The question, "How did you meet?" usually results in referencing mutual friends or the dating apps many begrudgingly use until they can finally delete them for eternity. But when I prepare to explain how I met my partner, I know everyone is in for a treat. Raves aren't the first thing we often associate with falling in love, but it's how we met, and we're still together almost a decade later.
It was June 3, 2014, in upstate New York. I was home from college for the summer, had sworn off boys forever after a disappointing dating life, and was making some extra money helping my dad with his advertising business. I was listening to a playlist on Pandora when a Skrillex song came on. Coincidentally, a friend had invited me to a concert of his that night in Albany, but I had declined. I suddenly changed my mind and sent a text confirming my attendance before the song ended.
The venue was on brand and chaotic. Electronic dance music always brings out the most creative characters — from hula hoopers and shuffle dancers to fashionistas donning unique, brightly colored, and revealing outfits. These parties were dancing-room only, and you could expect an impressive laser light show the entire time.
I had grown up in a small town lacking in culture and diversity and felt a kinship with other millennials who found a place for self-expression in the dubstep era. At these raves, authority didn't exist — we were the rulers of the castle, a modern play on Woodstock.
My friend and I walked around the venue to see whether I could spot anyone familiar. These were my college stomping grounds, after all. Then I spotted him among the crowd: tall, tattooed, with abs of steel — he wasn't dancing with anyone, just enjoying the music. He wore hiking sneakers and green cotton shorts in true earth-muffin fashion, and something about him left me curious.
I told my friend I needed to talk to him, and she replied with something to the effect of, "It's not worth it." But I had already made up my mind. My only concern was that I'd be barking up the wrong tree. I couldn't fathom that he wouldn't have a girlfriend.
Drunk on the atmosphere, I bumbled my way through introductions. I learned his name was Jakob, and we danced all night at the front of the crowd. We exchanged phone numbers and even got a picture together.
Jakob drove almost three hours to visit me at my mom's house that weekend. It was a bold move for him to meet my family so quickly, but college wasn't in session. Luckily, they all approved and still do. He fit into our dynamic well; our jokes and silliness didn't faze him, and he could even play along.
We spent almost every weekend of that summer together, including two separate weeklong vacations with each of my parents. As the warm months ended, and I was preparing to study abroad in Europe, we agreed that life was better together, even if we were thousands of miles apart. We became boyfriend and girlfriend, and just a few days later, I flew to London for three months.
It was challenging to spend the honeymoon phase of our relationship long-distance — juggling the time difference and conflicting schedules. I recall many nights of staying up later than the other girls in my hall to sit on the kitchen counter in my pajamas and talk to Jakob on the phone, chatting about our days and the cultural differences between London and New York.

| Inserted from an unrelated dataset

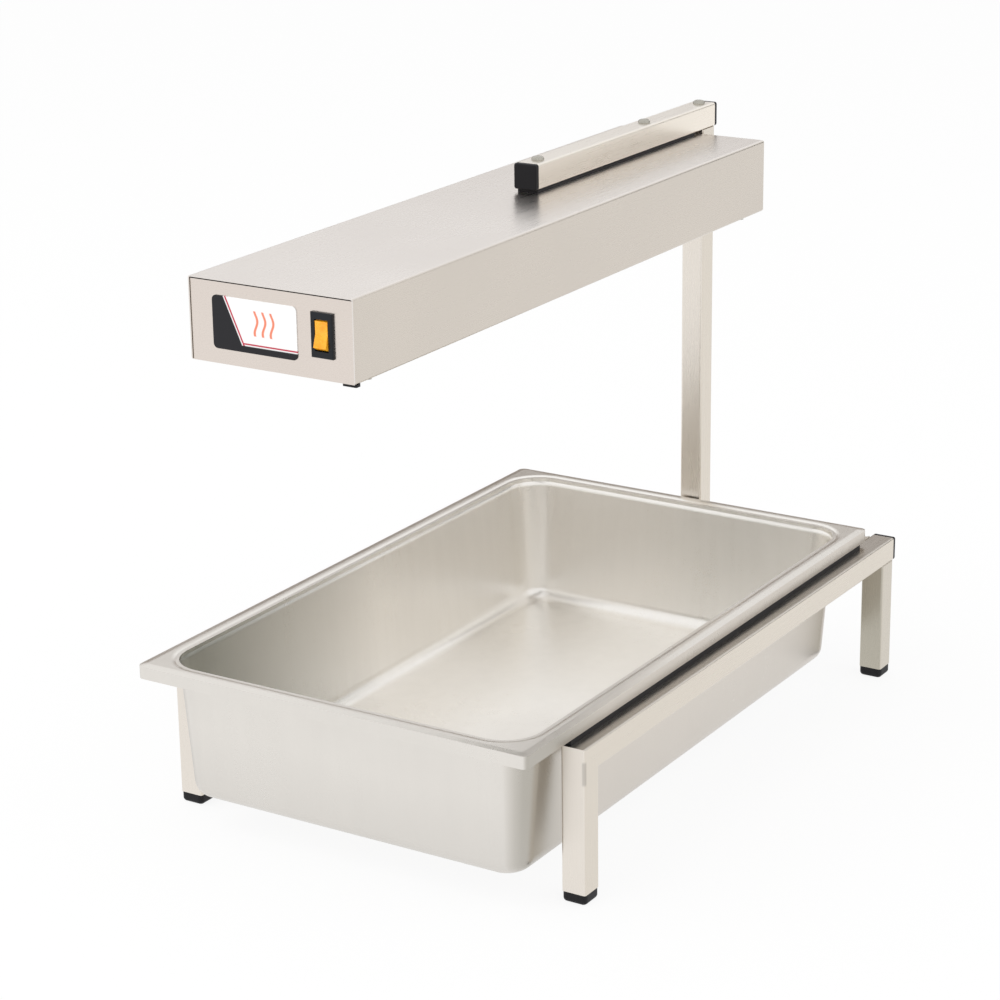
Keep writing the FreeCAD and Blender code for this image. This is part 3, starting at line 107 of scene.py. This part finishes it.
class Nodes:
    """Builds a material's or the world's node tree."""

    def __init__(self, tree):
        self.tree = tree
        tree.nodes.clear()

    def add(self, kind, inputs=None, **settings):
        node = self.tree.nodes.new(kind)
        for name, value in settings.items():
            setattr(node, name, value)
        for name, value in (inputs or {}).items():
            self.put(node, name, value)
        return node

    def put(self, node, name, value):
        """Links a socket to an input, or sets the input's value."""
        target = node.inputs[name]
        if isinstance(value, bpy.types.NodeSocket):
            self.tree.links.new(value, target)
        else:
            target.default_value = value

    def math(self, operation, *values, clamp=False):
        node = self.add("ShaderNodeMath", operation=operation, use_clamp=clamp)
        for index, value in enumerate(values):
            self.put(node, index, value)
        return node.outputs[0]

    def parts(self, name):
        """The x, y and z of a coordinate: Object is the place in metres, Normal the way that a face looks."""
        coordinates = self.add("ShaderNodeTexCoord")
        return self.add("ShaderNodeSeparateXYZ", {"Vector": coordinates.outputs[name]}).outputs

    def noise(self, scale, detail, roughness, stretch=(1, 1, 1)):
        """A noise over the place in metres, which may be stretched along an axis."""
        coordinates = self.add("ShaderNodeTexCoord")
        mapping = self.add("ShaderNodeMapping", {"Vector": coordinates.outputs["Object"], "Scale": stretch})
        node = self.add("ShaderNodeTexNoise", {
            "Vector": mapping.outputs[0], "Scale": scale, "Detail": detail, "Roughness": roughness,
        })
        return node.outputs[0]

    def ramp(self, value, low, high, start=0.3, end=0.7):
        """A number that runs from low to high while the value runs from start to end."""
        node = self.add("ShaderNodeMapRange", {
            "Value": value, "From Min": start, "From Max": end, "To Min": low, "To Max": high,
        })
        return node.outputs[0]

    def blend(self, share, first, second):
        node = self.add("ShaderNodeMix", data_type="RGBA")
        self.put(node, 0, share)
        self.put(node, 6, first)
        self.put(node, 7, second)
        return node.outputs[2]

    def bump(self, height, strength, distance):
        return self.add("ShaderNodeBump", {
            "Height": height, "Strength": strength, "Distance": distance,
        }).outputs[0]

    def seen(self):
        """One for the rays that show the surroundings, zero for those that light the object."""
        rays = self.add("ShaderNodeLightPath").outputs
        shown = self.math("MAXIMUM", rays["Is Camera Ray"], rays["Is Glossy Ray"])
        return self.math("MAXIMUM", shown, rays["Is Transmission Ray"])

    def mix(self, share, first, second):
        return self.add("ShaderNodeMixShader", {0: share, 1: first.outputs[0], 2: second.outputs[0]})

    def output(self, shader, kind="ShaderNodeOutputMaterial"):
        self.add(kind, {0: shader.outputs[0]})

    def surface(self, inputs):
        """The Principled shader and the output."""
        self.output(self.add("ShaderNodeBsdfPrincipled", inputs))


def new_material(name):
    """A new material in the table, as its empty node tree."""
    made = bpy.data.materials.new(name)
    made.use_nodes = True
    MATERIALS[name] = made
    return Nodes(made.node_tree)


# Steel: coordinates are in metres, so noise scales are per metre

STEEL = srgb(234, 227, 218)
STEEL_SHADED_SIDE = srgb(223, 215, 203)
INNER = srgb(186, 186, 184)
# Tone of the painted shade on the pan's front corners and inner left wall.
PAINTED_SHADE_TONE = srgb(122, 124, 114)
FINE_LINES = (2400, 40)
BROAD_LINES = (420, 6)
FINE_SHARE = 0.6
SMUDGE_SHADE = 0.6
SMUDGE_ROUGHNESS = (-0.03, 0.04)
BUMP_DEPTH = 0.4 * MM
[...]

But there was also something nice about missing each other. The thought of reuniting was exciting and something we looked forward to every day. When he picked me up from the airport, it felt like we were meeting again for the first time, yet I felt at home in every way.
Close to a decade later, Jakob and I are still together. When I look back at the day we met, I see two young people light-years away from who we are today but equally deserving of love. Together, we navigated the ups and downs of our college experiences, from all-nighter assignments and roommate troubles to deciding the direction of our professional futures.
After graduating, we moved to the Big Apple in 2017, where Jakob became a model and personal trainer and I began my marketing career. Working harder than ever, we didn't mind sharing a little shoebox in Brooklyn and bonding over Sunday Trader Joe's trips.
Our journey has taught us that having a healthy foundation is crucial in good times and the most difficult ones. When my dad died in 2021, Jakob cooked me nutritious meals for breakfast, lunch, and dinner and listened intently, as a best friend does.
Wellness has become the most prominent theme in our partnership, echoing how we communicate, hold space for each other, and dream to be the best versions of ourselves. We also attribute much of our personal growth to traveling and look forward to exploring Brazil together this winter.
We continue to share our love of nature, food, travel, and music through the challenges life throws our way, and yes, we have been to another Skrillex concert since.
Jakob always says that we found love in a hopeless place. Where would we be now if 21-year-old me hadn't dared to approach the cute guy in the crowd? It doesn't matter. Skrillex brought us together, and in a world where dating is all about swipes — it's a damn good story.